The files reveal an organization controlled by ideologues, many of them trans-identified themselves. While WPATH members publicly advocate irreversible surgical and hormonal interventions on minors, in private, they acknowledge that these children are incapable of understanding the long-term consequences of their decisions.

And yet, WPATH is considered the leading authority on transgender health care. "[WPATH] is why we are where we are," says Gigi. "There's going to have to be some inquiries as to why this was allowed to go on for as long as it was and why [The American Association of Pediatrics] and why the Endocrine Society [followed WPATH's guidance]. Everybody knew that there’s no evidence."

I first met LaRue (not her real name) in January at One Life LA, an annual pro-life march sponsored by the Catholic diocese of Los Angeles. It was the last place she ever expected to find herself.

"I grew up believing that religious people wanted to take away my bodily autonomy as a woman," says LaRue, a self-proclaimed lifelong "liberal Democrat" who describes herself as pro-choice and pro-gay marriage. Now, she regularly attends Catholic events as well as other conservative-coded gatherings like gun shows.

She does so as part of her volunteer work gathering petition signatures for Protect Kids California, an organization seeking to introduce a statewide ballot initiative prohibiting the use of puberty blockers, cross-sex hormones, mastectomies, and genital surgeries for minors. The initiative would also bar biological males from competing in girls' sports or using girls' locker rooms as well as require schools to inform parents of children's mental health concerns identified in school settings, including gender-identification issues.

According to LaRue, she and her fellow Protect Kids activists quickly realized the benefit of reaching out across the ideological divide to people who "already get it."

The battle Protect Kids is fighting began with AB 1314, a proposed California state law mandating parental notification concerning any gender issues a child reports to teachers or other school employees. When that bill was struck down, its author, Bill Essayli, brought the idea directly to school boards. Those who implemented such notification measures found themselves embroiled in lawsuits filed by California Attorney General Rob Bonta.

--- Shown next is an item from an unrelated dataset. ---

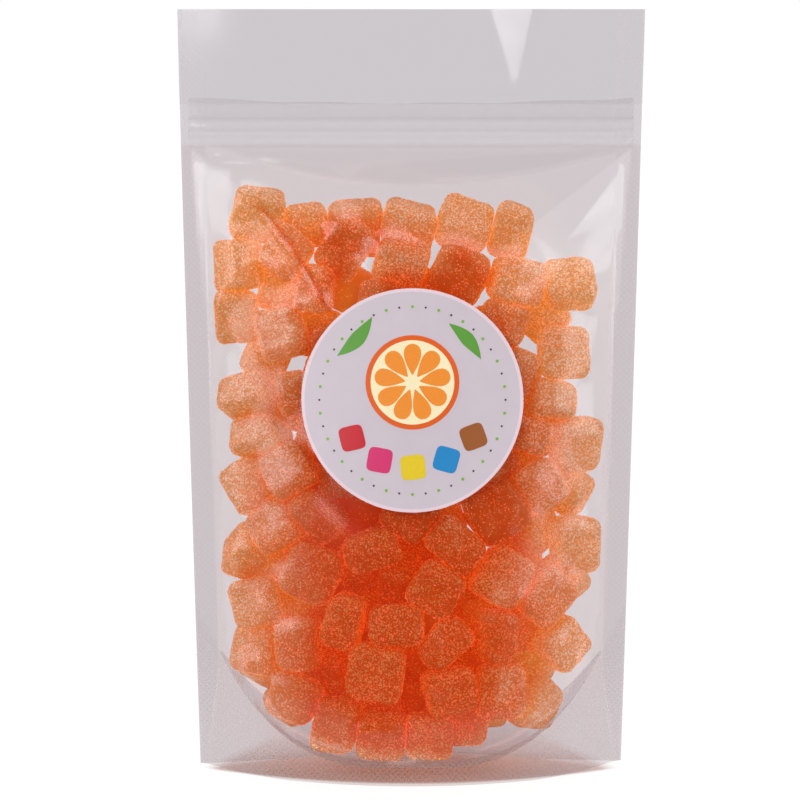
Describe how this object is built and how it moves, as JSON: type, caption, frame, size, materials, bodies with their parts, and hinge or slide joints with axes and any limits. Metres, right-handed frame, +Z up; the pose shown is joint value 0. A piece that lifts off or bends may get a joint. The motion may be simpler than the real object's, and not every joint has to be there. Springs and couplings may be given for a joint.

Protect Kids then decided it would be more efficient to take the issue directly to the public in the form of a ballot initiative, which could be voted on as early as this November.

It is the attorney general who summarizes and titles ballot initiatives. In this case, Bonta's office came up with the "Restricts Rights of Transgender Youth" initiative. Protect Kids recently sued the AG to change the title to something more descriptive and less inflammatory.

Not long ago, LaRue would've maintained the typical "accepting" attitude towards trans individuals befitting a nice, affluent coastal liberal. It was when her high school-age daughter's soccer team faced off against a team with a trans-identified, biological male player that she started to dig deeper.

What she discovered shocked her — and compelled her to act. "Now I know what it's like to have a calling. If I can help in any way, shape, or form, and keep one person from taking their kid to a gender clinic and buying into it, I will do that. How am I going to feel if it continues to get worse and I didn't do anything?"

In her daily life, LaRue finds herself surrounded by the kind of people who angrily dismiss her views as "transphobia."

"I've realized it's really easy to say, 'In Nazi Germany, I would have been one of the ones helping people,'" she notes.

She also sees a lot of people going along to get along in order to avoid the consequences of this label. "We know someone whose kid just died, and the first thing the coroner asks is, 'What's his gender identity?' I would have punched him in the face."

As for the specialists most qualified to oppose gender ideology, "They're not standing up because they don't want to risk anything. They're just not doing the surgeries, and so they're letting somebody else do it."

All of this has given the non-religious LaRue newfound respect for the Christians she encounters in her activism. "They have the courage of their convictions in a time when it's unpopular."